Federal Reserve lowers Population Limits, Expands Maturity Period on Municipal Liquidity Facility

By Kenneth Hunter, Line Item Editor

On April 27th, the Federal Reserve announced changes to the structure of their recently-created Municipal Liquidity Facility, established earlier in April as part of their unprecedented response to the fiscal challenges created by the COVID-19 Pandemic.

The liquidity facility is able to purchase up to $500 Billion in short-term notes issued by states, counties, and municipalities. The changes announced April 27, 2020, include the following:

  • Lowering the municipal population minimum from 500,000 to 250,000;
  • Lowering the county population minimum from 1 million to 500,000;
  • Extending the maximum maturity period from 24 months to 36 months;
  • Establishing a requirement borrows have an investment grade rating from at least 2 “major nationally recognized statistical rating organizations” as of April 8, 2020;
  • Allow for participation of “certain multistate entities”; and
  • Extending the termination date of the program to December 31, 2020.

“The Federal Reserve will continue to closely monitor conditions in primary and secondary markets for municipal securities and will evaluate whether additional measures are needed to support the flow of credit and liquidity to state and local governments,” the Fed stated in a press release.

These changes significantly-expand the eligibility for liquidity with respect to the number of local governments able to participate. According to Wells Fargo Economics Group, the eligible pool of localities (87 cities, 140 counties) is now nearly 9 times as large and represents more than 162 million Americans, three times prior eligibility.

“The expanded MLF represents the Fed’s commitment to provide liquidity wherever it can, without taking significant credit risk,” stated Wells Fargo Senior Economist Mark Vitner. “The Fed is walking a fine line by primarily taking liquidity risk—which it can easily do as it does not mark-to-market—but minimal credit risk.”

Vitner also offered the following commentary:

“As such, the Fed’s latest moves will primarily help higher-rated municipalities. A better functioning municipal market, however, will help a wider set of borrowers. Still, while it can inject liquidity, the Fed is limited in its ability to address solvency, or plug the gaping budget holes of states, cities and counties.

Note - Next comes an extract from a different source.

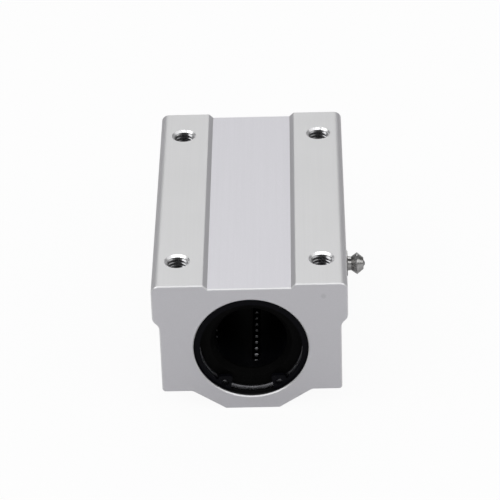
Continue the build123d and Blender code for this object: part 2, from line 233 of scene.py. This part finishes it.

Such a fix will require help from the federal government and a remarkable degree of fiscal discipline from state & local governments once the economy is on the mend. Direct state & local assistance is at the center of ongoing negotiations for the next round of fiscal relief. The stakes are high—state & local governments comprised 8.5% of GDP in 2019, and austerity at the local level was a major weight on the recovery from the Great Recession—real state & local government spending did not recover its prerecession level until Q3-2017. Even with federal assistance, states are going to have to find efficiencies in order to deal with the loss of revenues from COVID-19 shutdowns.”